2 cycle oil is deigned to be burned with the fuel as cleanly as possible after having done it's job of lubricating the engine. Water cooled boat motors or liquid cooled motorcycles and atv's run much cooler and a much slower rpm then air cooled outdoor power equipment. Your chain saw or line trimmer need an oil that will not only protect the engine at faster rpm's and higher temps but burn clean in those conditions without coating the piston, rings and cylinder with unburned or half burned goo which will seize it. Likewise, a boat engine may not recieve proper protection from oil formlated for air cooled outdoor power equipment for the same reasons, in reverse. The ISO-L-EGD and JASO M345 ratings are the result of the outdoor power equipment industries need to assure that todays high rpm, high temp engines recieve the protection they need. They are formulated for todays outdoor power equipment with the additional intent of helping to meet the new emission standards of C.A.R.B., E.P.A. and U.L.G.E. That's, California Air Resources Board, Environmental Protection Agency and Utility Lawn and Garden Equipment. Another bureaucratic mouthful.
Currently, only the oils from ECHO and HUSQVARNA meet those standards. Stihl claims their oil is as good but hasn't had their oil certified. Perhaps they feel their engines burn clean enough without the costly certification attached to their oil, I really don't know. In any case, Stihl engines crank out some of the highest rpm's in the industry and their engines do just fine with their oil.
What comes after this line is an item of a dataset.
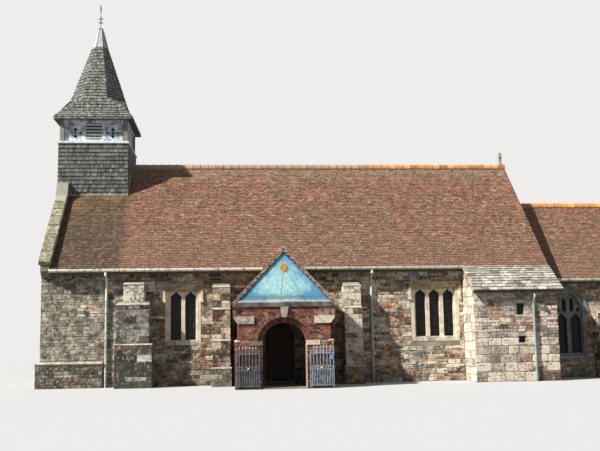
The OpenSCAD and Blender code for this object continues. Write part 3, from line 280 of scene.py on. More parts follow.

Just about every manufacturer has an oil company producing oil with their name on it and to their specifications. While your equipment is under warranty it may be best to use their oil just to cover yourself. If you have multiple brands and don't wish to mix multiple batches of fuel/oil mix, go with Husqvarna or Echo. After warranty, add Stihl to the list. These manufacturers have the highest output engines on the market today and need the highest level of air cooled engine protecion available and their oils will get the job done in any modern air cooled 2 cycle outdoor power equipment.
So long as you use an oil designed for todays modern 2 cycle air cooled equipment, you shouldn't have an oil related failure. The rest is up to you. Making the proper fuel/oil mix is critical. Most oils today are designed for a 50-1 ratio. One gallon of gas is 128 fluid ozs. That will require 2.56 ozs of two cycle oil, rounding off to 2.5 is a safe bet. Thats not much oil in a gallon of gas so you can maybe better understand the need to use the proper quality oil. Too much will cause plug fouling, carbon build up and partially burned oil that burns into the piston and cylinder causing the engine to overheat. Overheating is one of the major causes of failures in two cycle engines.
Too light on the oil mix will not lubricated properly and again cause, overheating. Overheating causes metal to expand and then you have a seizure.
Old fuel also doesn't burn clean and leaves a burnt residue on the piston and cylinder and results in a very similar condition as too much oil or a boat oil. End result, seizure. 30 days is the limit for fuel before it's too old. Mix no more then a gallon at a time, unless you're a commercial user, and at the end of each month dump what's left into your car when it has a full tank. The dilution of a half gallon of mixed fuel or what ever was left in to your cars full tank isn't going to hurt your car and you'll be able to use up all your fuel without wasteing it. However, if you've got gas that's been sitting for months and smells like something evil, take it to a recycler rather then putting it in your car.
Yes, you may have to come to a shop like the one I work for to get good quality oil as you aren't likely to find it at your gas station or supermarket, but like the old commercial goes; You can pay me now or, uh, you get the message.